2021-06-30 11:25:45,992 INFO Successfully uploaded file 62e91efc-6de8-416e-8074-5f38bbcabb1b
Completed in 1.8044 sec.
Thanks for the quick response!
I realised that the voms-proxy-init
command did not work properly (overlooked it, probably due to copy&paste):
[user@057df3bb3326 ~]$ voms-proxy-init --cert /opt/rucio/etc/client.crt --key /opt/rucio/etc/client.key --voms escape
Credentials couldn't be loaded [/opt/rucio/etc/client.key, /opt/rucio/etc/client.crt]: The PEM input does not contain a private key, it was parsed as org.bouncycastle.cert.X509CertificateHolder
No credentials found!
So I was using the wrong key/crt-pair, however I still don't understand how this leads to that library error.
Anyways... I now pointed the Docker binds to the correct ones but the voms-proxy-init
command seems to freeze quite a lot. I needed a few tries to be able to create a proxy and now I get another error when I try to upload. I am a bit confused, I use this key/crt pair also for the CVMFS management and there the proxy and the connections work fine.
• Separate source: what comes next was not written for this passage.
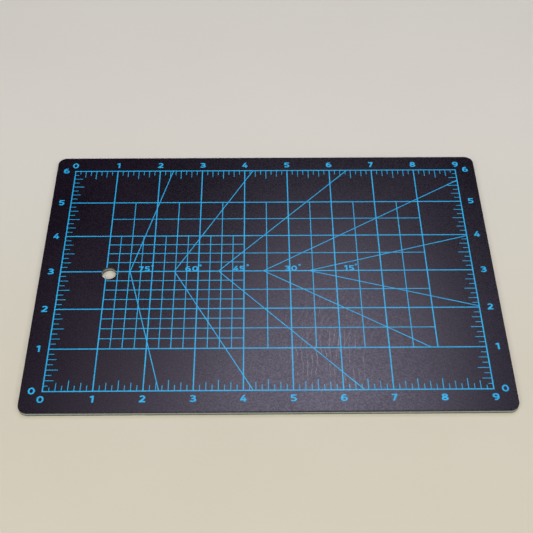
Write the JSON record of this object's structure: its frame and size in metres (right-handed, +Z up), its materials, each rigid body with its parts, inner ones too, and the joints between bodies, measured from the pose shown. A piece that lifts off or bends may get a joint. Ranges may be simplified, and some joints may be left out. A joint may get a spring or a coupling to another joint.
{
  "type": "self-healing cutting mat",
  "caption": "Small rectangular laminated cutting mat with rounded corners, a hang hole and a printed inch grid with edge rules and angle guides.",
  "frame": {"origin": "centre of the mat's underside", "axes": "+X along the long side, from the 0 to the 9 of the front scale; +Y along the short side, from the front scale to the back scale; +Z up, out of the printed face"},
  "size_m": [0.2516, 0.1756, 0.0031],
  "materials": {
    "top_ply": "soft black PVC, fine matte grain with a low sheen",
    "core_ply": "pale grey stiff plastic, sawn-smooth edge",
    "base_ply": "dark grey-green PVC, fine matte grain",
    "blue_ink": "screen-printed bright blue ink, satin"
  },
  "bodies": {
    "root": {"base_ply": "base_ply", "core_ply": "core_ply", "top_ply": "top_ply", "printed_grid": "blue_ink", "angle_guide_75": "blue_ink", "angle_guide_60": "blue_ink", "angle_guide_45": "blue_ink", "angle_guide_30": "blue_ink", "angle_guide_15": "blue_ink", "angle_label_75_7": "blue_ink", "angle_label_75_5": "blue_ink", "angle_label_75_degree": "blue_ink", "angle_label_60_6": "blue_ink", "angle_label_60_0": "blue_ink", "angle_label_60_degree": "blue_ink", "angle_label_45_4": "blue_ink", "angle_label_45_5": "blue_ink", "angle_label_45_degree": "blue_ink", "angle_label_30_3": "blue_ink", "angle_label_30_0": "blue_ink", "angle_label_30_degree": "blue_ink", "angle_label_15_1": "blue_ink", "angle_label_15_5": "blue_ink", "angle_label_15_degree": "blue_ink", "front_scale_0": "blue_ink", "front_scale_1": "blue_ink", "front_scale_2": "blue_ink", "front_scale_3": "blue_ink", "front_scale_4": "blue_ink", "front_scale_5": "blue_ink", "front_scale_6": "blue_ink", "front_scale_7": "blue_ink", "front_scale_8": "blue_ink", "front_scale_9": "blue_ink", "back_scale_0": "blue_ink", "back_scale_1": "blue_ink", "back_scale_2": "blue_ink", "back_scale_3": "blue_ink", "back_scale_4": "blue_ink", "back_scale_5": "blue_ink", "back_scale_6": "blue_ink", "back_scale_7": "blue_ink", "back_scale_8": "blue_ink", "back_scale_9": "blue_ink", "left_scale_0": "blue_ink", "left_scale_1": "blue_ink", "left_scale_2": "blue_ink", "left_scale_3": "blue_ink", "left_scale_4": "blue_ink", "left_scale_5": "blue_ink", "left_scale_6": "blue_ink", "right_scale_0": "blue_ink", "right_scale_1": "blue_ink", "right_scale_2": "blue_ink", "right_scale_3": "blue_ink", "right_scale_4": "blue_ink", "right_scale_5": "blue_ink", "right_scale_6": "blue_ink"}
  },
  "joints": []
}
[root@cda439daf894 user]# voms-proxy-init --cert /opt/rucio/etc/client.crt --key /opt/rucio/etc/client.key --voms escape
Enter GRID pass phrase for this identity:
Contacting voms-escape.cloud.cnaf.infn.it:15000 [/DC=org/DC=terena/DC=tcs/C=IT/L=Frascati/O=Istituto Nazionale di Fisica Nucleare/OU=Istituto Nazionale di Fisica Nucleare/CN=voms-escape.cloud.cnaf.infn.it] "escape"...
Remote VOMS server contacted succesfully.
Created proxy in /tmp/x509up_u0.
Your proxy is valid until Wed Jun 30 23:50:26 GMT 2021
[root@cda439daf894 user]# echo narf > foo
[root@cda439daf894 user]# rucio -vvv upload --scope KM3NET_ECAP_TGAL --rse IN2P3-CC-DCACHE --lifetime=3600 foo
2021-06-30 11:51:34,760 ERROR ConnectionError: HTTPSConnectionPool(host='escape-rucio-auth.cern.ch', port=443): Max retries exceeded with url: /auth/x509 (Caused by SSLError('Client private key is encrypted, password is required',))
2021-06-30 11:51:34,810 ERROR ConnectionError: HTTPSConnectionPool(host='escape-rucio-auth.cern.ch', port=443): Max retries exceeded with url: /auth/x509 (Caused by SSLError('Client private key is encrypted, password is required',))
2021-06-30 11:51:34,858 ERROR ConnectionError: HTTPSConnectionPool(host='escape-rucio-auth.cern.ch', port=443): Max retries exceeded with url: /auth/x509 (Caused by SSLError('Client private key is encrypted, password is required',))
2021-06-30 11:51:34,859 ERROR Internal error: Request for authentication token returned no result!
2021-06-30 11:51:34,860 ERROR Cannot authenticate.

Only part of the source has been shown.